Scientific classification
- Kingdom: Animalia
- Phylum: Chordata
- Class: Mammalia
- Infraclass: Placentalia
- Order: Primates
- Family: Cercopithecidae
- Genus: Cercocebus
- Species: C. torquatus
- Binomial name: Cercocebus torquatus (Kerr, 1792)

= Collared mangabey =

- Genus: Cercocebus
- Species: torquatus
- Authority: (Kerr, 1792)
- Conservation status: EN

Species of Old World monkey

The collared mangabey (Cercocebus torquatus), also called red-capped mangabey and white-collared mangabey, is a species of primate in the family Cercopithecidae of Old World monkeys. It formerly included the sooty mangabey as a subspecies. As presently defined, the collared mangabey is monotypic.

== Description ==
The collared mangabey has grey fur covering its body, but its common names refer to the colours on its head and neck. Its prominent chestnut-red cap gives it the name red-capped, and its white collar gives it the names collared and white-collared. Its ears are black and it has striking white eyelids, which is why some refer to it as the "four-eyed monkey". It has a dark grey tail that exceeds the length of the body and is often held with the white tip over its head. It has long molars and very large incisors. The average body mass for captive individuals ranges from 9 to 10 kg for males and 7.5 to 8.6 kg for females. Head-body length is 47–67 cm in males and 45–60 cm in females.

== Distribution and habitat ==
The collared mangabey is found in coastal, swamp, mangrove, and valley forests, from western Nigeria, east and south into Cameroon, and throughout Equatorial Guinea, and Gabon, and on the Gabon-Congo border by the Atlantic shore.

==Behavior and ecology==

An adult female extends an arm through the cage mesh toward an experimenter who holds a raisin in her hands.

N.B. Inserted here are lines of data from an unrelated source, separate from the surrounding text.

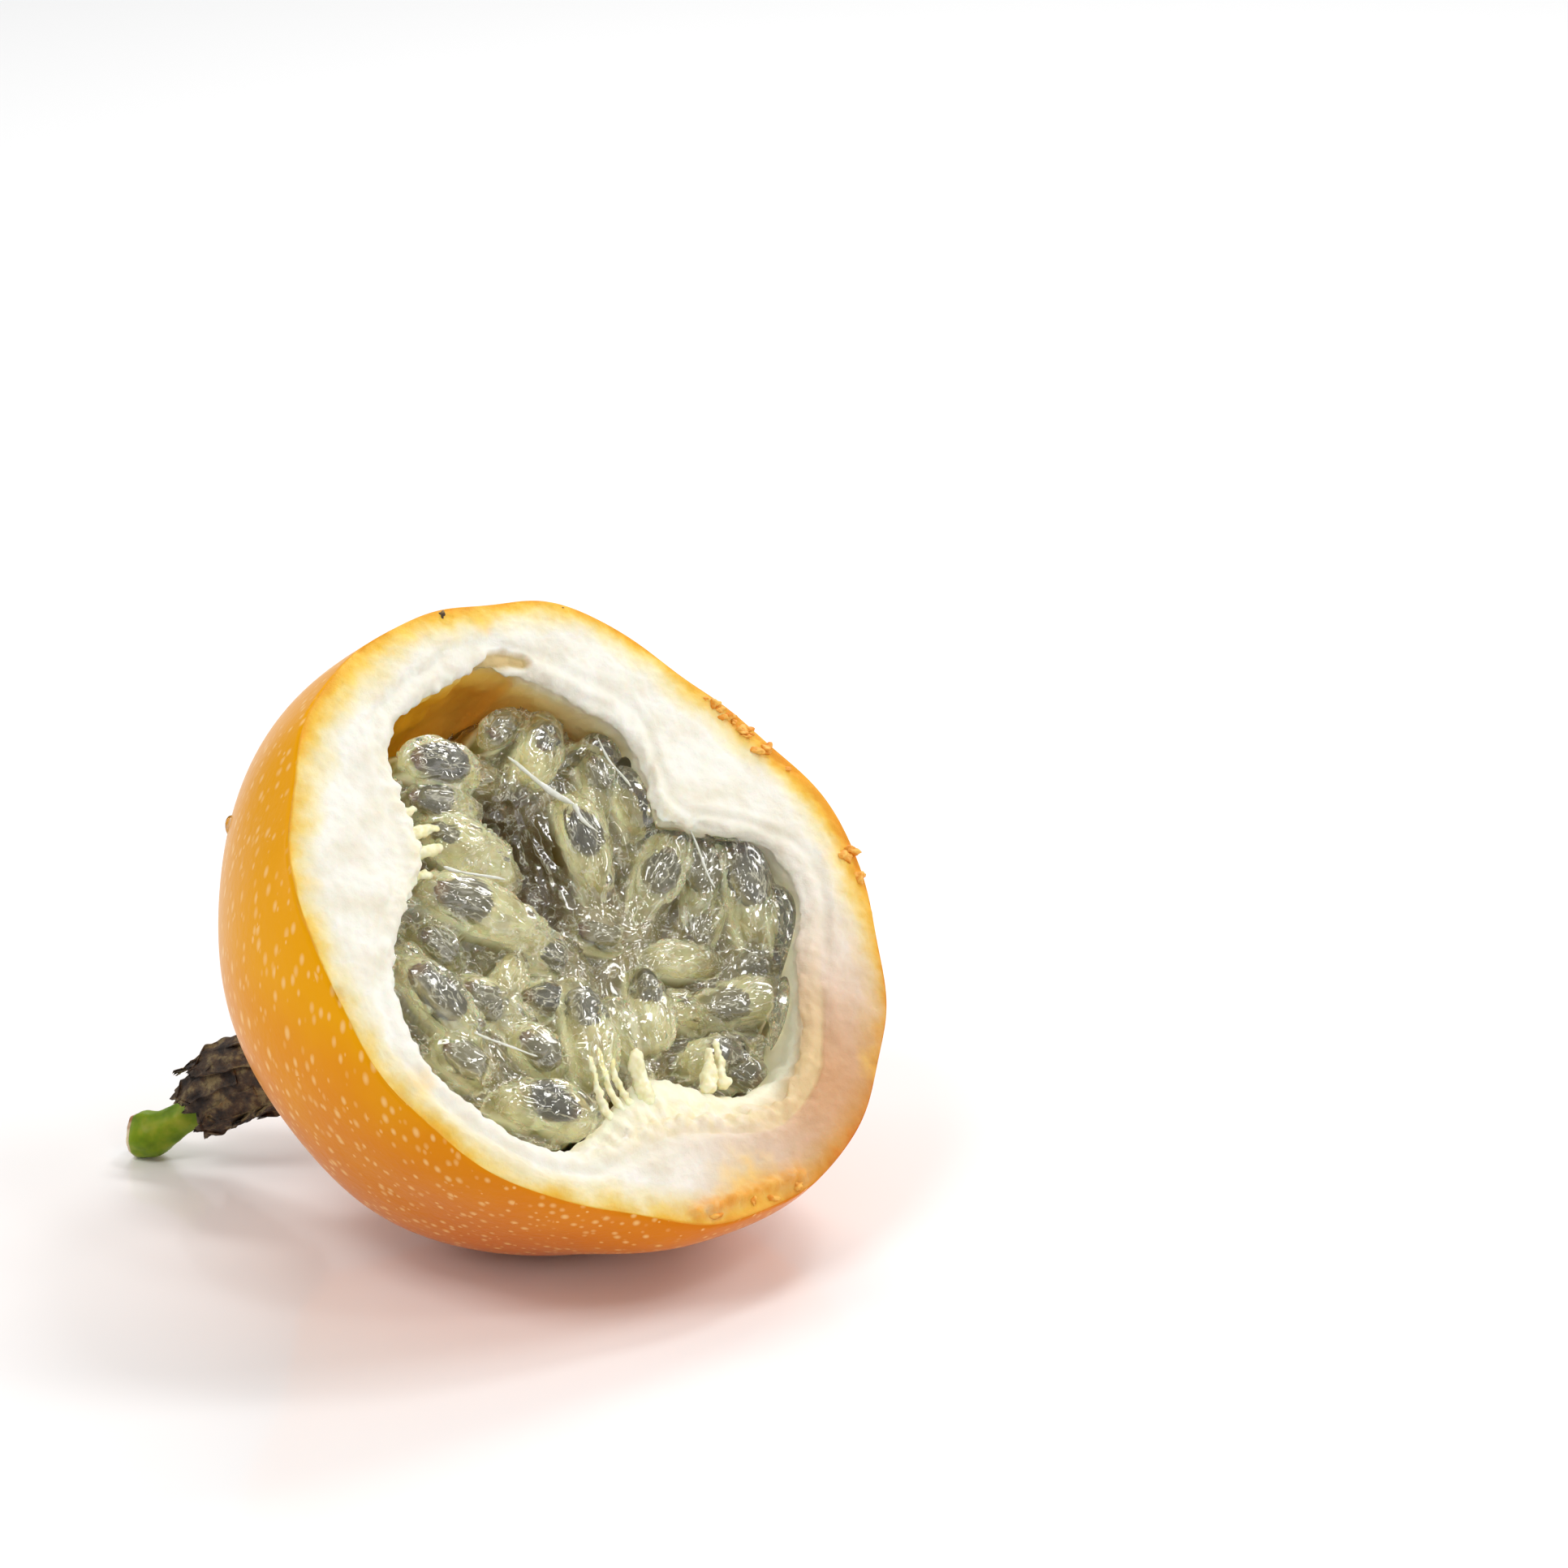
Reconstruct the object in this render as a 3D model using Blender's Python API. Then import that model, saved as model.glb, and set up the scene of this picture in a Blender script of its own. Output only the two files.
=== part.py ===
"""Half of a sweet granadilla, a kind of passion fruit, with its stem, lying on its rind.

Metres, +Z up. The origin is the middle of the small flat spot that the rind rests on, straight
below the middle of the body. The cut face looks up, to the front (-Y) and to the right (+X).
"""

import math

import bmesh
import bpy
import numpy as np

MM = 0.001

# The body: a ball, a little flatter underneath, cut a little beyond its middle.
BODY_RADIUS = 0.0343
MIDDLE_HEIGHT = 0.0325
UNDERSIDE_AZIMUTH = -45.0
UNDERSIDE_ELEVATION = -56.0
UNDERSIDE_DIP = 0.044
CUT_AZIMUTH = -45.5
CUT_ELEVATION = 41.5
CUT_OFFSET = 0.0060
STEM_AZIMUTH = 155.0
STEM_ELEVATION = -34.0

# Outlines in the cut plane: radii in millimetres at even angles, starting at the face's right.
RIM_RADII = (33.0, 30.3, 31.9, 32.4, 33.3, 33.5, 34.0, 35.0, 34.5, 35.3, 35.0, 33.6)
MOUTH_RADII = (
    22.6, 14.2, 18.6, 21.9, 24.8, 25.2, 25.2, 20.2, 19.6,
    25.2, 28.8, 29.6, 27.2, 23.3, 25.8, 26.5, 24.3, 25.1,
)

# The rind: skin and pith in one shell, with shoulders and a nub round the stem.
CAVITY_RADIUS = 0.0273
LOBE_FADE = 0.0160
SHOULDER_DIP = 0.085
SHOULDER_ANGLE = 22.0
SHOULDER_SPREAD = 14.0
NUB_RISE = 0.055
NUB_SPREAD = 6.0
RIM_BLEND = 0.70
RIM_UNEVENNESS = 0.00025
SKIN_UNEVENNESS = 0.00025
LIP_DEPTH = 0.0012
LIP_BAND = 0.0022
PITH_SWELL = 0.0005

# Seed-bearing tissue: a slope of pith below the mouth's lower edge, into the cavity.
SLOPE_ANGLE = 266.0
SLOPE_SPREAD = 27.0
SLOPE_REACH = 0.0060
SLOPE_DEPTH = 0.0042
SLOPE_FADE = 0.0110

# The pulp: a core of gel that sinks into the cavity, with the seed sacs on it.
PULP_GAP = 0.0006
SAC_GAP = 0.00035
CORE_DEPTH = 0.0085
CORE_SEAT = 0.0008
CORE_SLOPE = 1.1
CORE_BEVEL = 0.0006
SAC_TAIL = 0.62
SAC_FLATNESS = 0.86
SAC_DROOP = 0.0020
GUARD_HEIGHT = 0.0040

# Pits in the gel, a well between the sacs and a hollow under the upper lip, in millimetres in the
# cut plane: start x, y, end x, y, added depth, width.
PITS = (
    (-3.0, 11.8, -4.4, 1.0, 7.5, 3.7),
    (-9.0, 22.3, 1.5, 24.3, 8.5, 3.4),
)

# Seed sacs, and gel without a seed at the wall, in millimetres in the cut plane: start x, y,
# end x, y, depth of the middle, width.
SEED_SACS = (
    (-12.6, 19.5, -2.5, 15.6, 1.5, 5.7),
    (-12.9, 16.0, -3.7, 12.5, 3.0, 4.7),
    (0.3, 19.3, 7.8, 21.8, 5.0, 4.4),
    (2.6, 13.6, 11.0, 20.9, 4.2, 5.5),
    (-12.1, 13.3, -2.9, 4.1, 4.0, 7.4),
    (16.5, 14.9, 10.1, 15.1, 5.0, 4.9),
    (12.1, 5.1, 15.6, 13.8, 3.5, 5.7),
    (11.5, 14.8, 10.4, 7.2, 4.2, 4.7),
    (6.1, 11.6, 4.6, -0.7, 3.8, 6.3),
    (18.0, 5.1, 7.7, -2.9, 4.2, 5.9),
    (20.4, 4.4, 14.8, -5.8, 4.5, 4.8),
    (23.0, 3.4, 19.9, -10.7, 3.8, 6.5),
    (25.8, 1.7, 24.8, -8.1, 5.5, 4.7),
    (19.1, -2.7, 12.9, -7.9, 6.6, 4.9),
    (-16.8, 7.0, -3.5, -2.6, 2.6, 7.1),
    (-18.1, 4.2, -13.4, -2.0, 5.0, 5.1),
    (-22.5, 0.6, -17.7, -10.8, 2.8, 5.9),
    (-17.0, -2.5, -8.8, -11.8, 5.0, 5.9),
    (-22.4, -7.4, -16.8, -14.1, 4.6, 5.3),
    (-8.0, -17.3, -2.5, -5.6, 3.8, 6.7),
    (-13.4, -9.0, -9.4, -15.6, 4.2, 5.5),
    (-10.4, -21.1, -17.0, -13.7, 3.8, 6.3),
    (1.1, -16.2, 6.3, -6.6, 4.6, 5.9),
    (21.5, -14.9, 8.1, -12.8, 5.8, 5.7),
    (4.9, -17.9, 15.7, -18.6, 5.8, 4.9),
    (13.8, -22.7, 9.4, -17.6, 6.6, 4.9),
    (1.0, -1.0, 10.6, -5.2, 7.0, 5.5),
    (-7.0, -0.7, -0.8, -5.4, 5.6, 6.3),
    (24.1, -11.3, 15.0, -10.0, 6.6, 5.1),
    (-9.0, -5.5, -2.0, -9.5, 6.8, 6.1),
    (22.8, 5.2, 24.6, -5.0, 3.4, 5.0),
    (24.4, -4.0, 22.6, -15.0, 4.0, 5.4),
    (21.6, -14.0, 17.0, -20.0, 4.6, 5.0),
    (-19.0, -14.5, -13.0, -19.5, 4.4, 4.6),
)

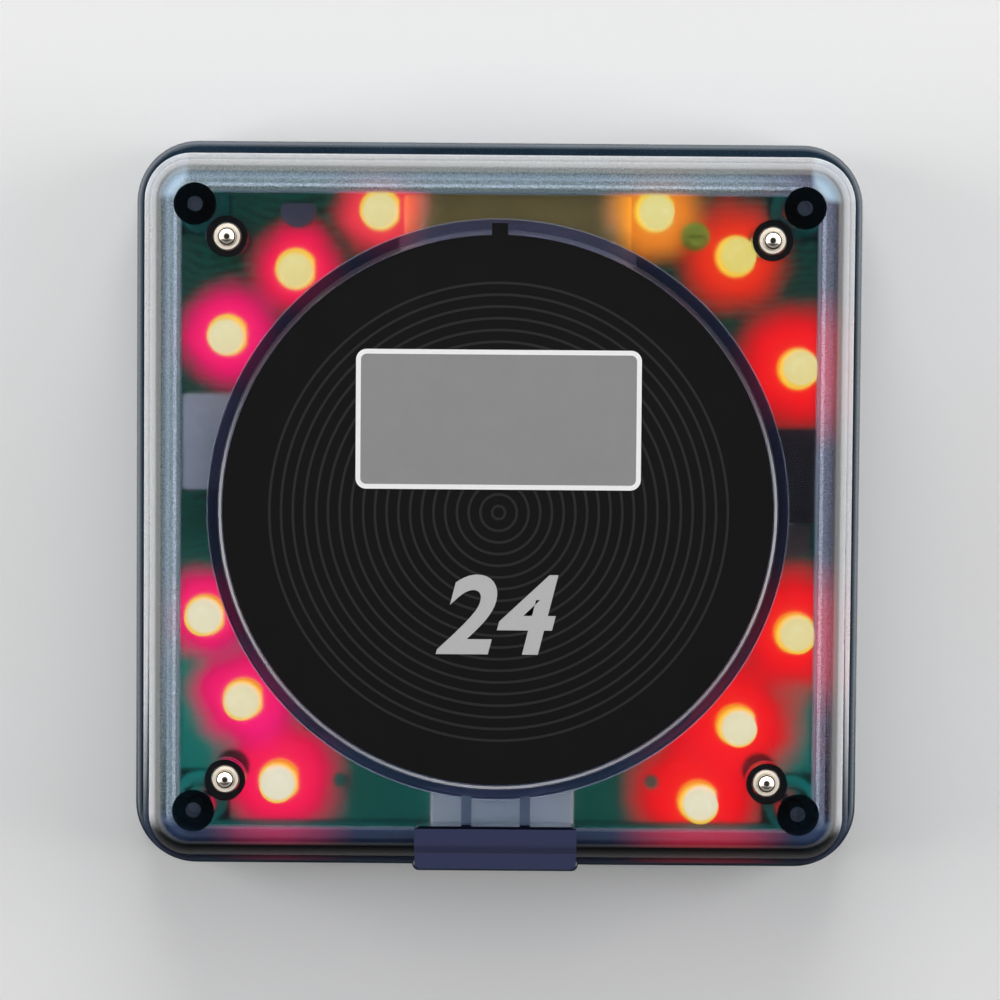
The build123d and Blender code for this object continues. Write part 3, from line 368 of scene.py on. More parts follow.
def lamp_glow(reach):
    """A node group that paints the coloured light which the twelve lamps throw on what is near them."""
    tree = bpy.data.node_groups.new("lamp light", "ShaderNodeTree")
    tree.interface.new_socket("Light", in_out="OUTPUT", socket_type="NodeSocketColor")
    halo = Wiring(tree)
    flat = halo.flat(halo.place())
    swing = halo.span(halo.noise(7 * MM, detail=2.0, place=flat), 0.0, 1.0, -1.6 * MM, 1.6 * MM)
    dark = None
    for name, (hue, _, _, stretch) in LAMPS.items():
        axis = lamp_axis(name)
        far = halo.put("VectorMath", flat, (axis.x, axis.y, 0), operation="DISTANCE", out=1)
        end = reach * stretch
        fall = halo.span(halo.calc("ADD", far, swing), end, 0.4 * end, smooth=True)
        left = halo.put("VectorMath", fall, dimmed(HALO[hue], -1), (1, 1, 1), operation="MULTIPLY_ADD")
        dark = left if dark is None else halo.put("VectorMath", dark, left, operation="MULTIPLY")
    lit = halo.put("VectorMath", (1, 1, 1), dark, operation="SUBTRACT")
    out = tree.nodes.new("NodeGroupOutput")
    tree.links.new(lit, out.inputs[0])
    return tree


# ---- building pieces


def mesh_piece(name, mesh, material, body):
    """Puts a finished mesh in the scene as a piece that rides on a body."""
    piece = bpy.data.objects.new(name, mesh)
    bpy.context.scene.collection.objects.link(piece)
    mesh.materials.clear()
    mesh.materials.append(material)
    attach(piece, body)
    return piece


def grow(name, tree, values, material, body):
    """Runs a Geometry Nodes tree once, and keeps what it makes as a plain mesh piece."""
    holder = bpy.data.objects.new(name, bpy.data.meshes.new(name + "_seed"))
    bpy.context.scene.collection.objects.link(holder)
    modifier = holder.modifiers.new("grow", "NODES")
    modifier.node_group = tree
    for item in tree.interface.items_tree:
        if item.in_out == "INPUT" and item.name in values:
            modifier[item.identifier] = values[item.name]
    depsgraph = bpy.context.evaluated_depsgraph_get()
    depsgraph.update()
    mesh = bpy.data.meshes.new_from_object(holder.evaluated_get(depsgraph))
    mesh.name = name
    holder.modifiers.remove(modifier)
    bpy.data.objects.remove(holder)
    if not mesh.polygons:
        raise RuntimeError(f"{name} came out empty")
    return mesh_piece(name, mesh, material, body)


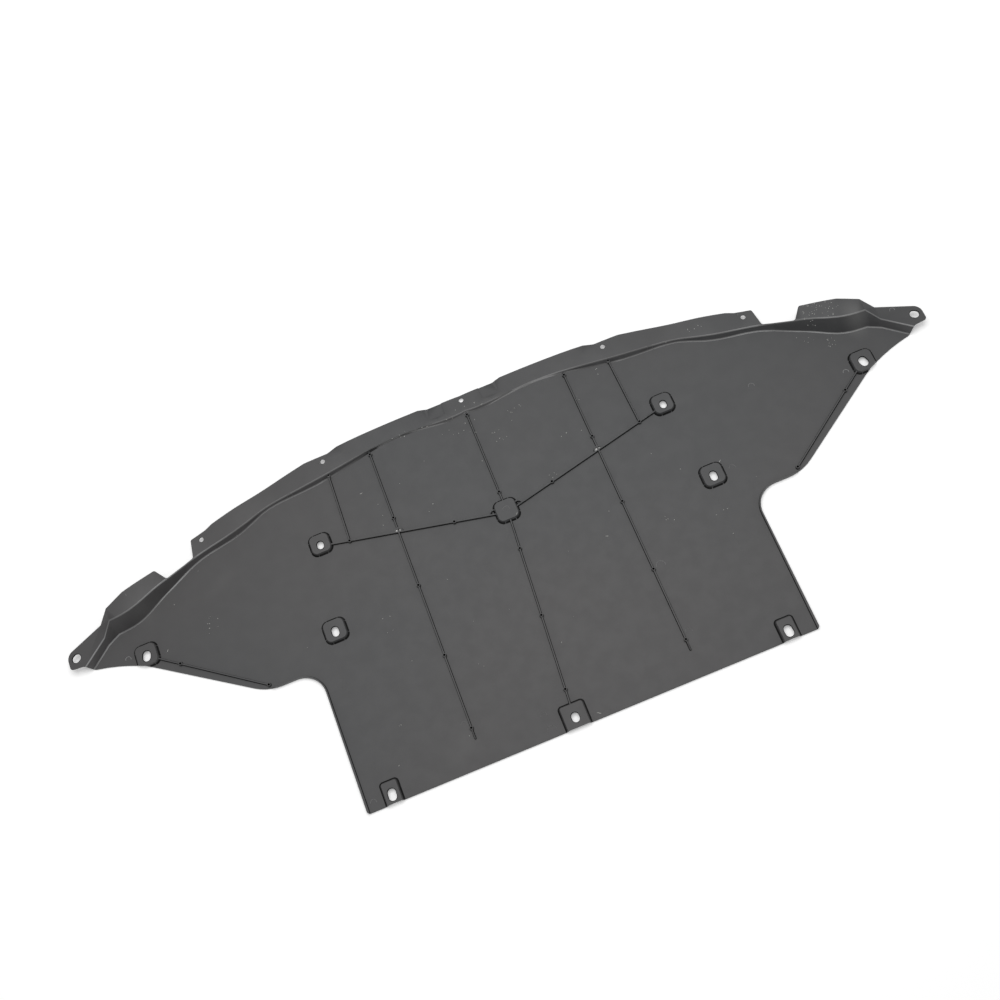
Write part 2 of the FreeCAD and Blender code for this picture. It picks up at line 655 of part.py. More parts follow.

The collared mangabey lives in large groups of 10 to 35 individuals including several males. Vocal communication in the form of cackles and barks are used to keep the group in contact and signal their position to other groups. It has a diet of fruits and seeds, but also eats leaves, foliage, flowers, invertebrates, mushrooms, dung, and gum. The collared mangabey has no defined breeding season, it reaches sexual maturity at five to seven years, and has an average gestation period of 170 days.

== Threats ==
In 2006, it was estimated that annually about 3,000 collared mangabeys are hunted in the Cross-Sanaga-Bioko coastal forests for the bushmeat trade.

== Conservation ==
The collared mangabey is listed as endangered on the IUCN Red List due to habitat loss and hunting for bushmeat. It is also listed on Appendix II of CITES and on Class B of the African Convention on the Conservation of Nature and Natural Resources.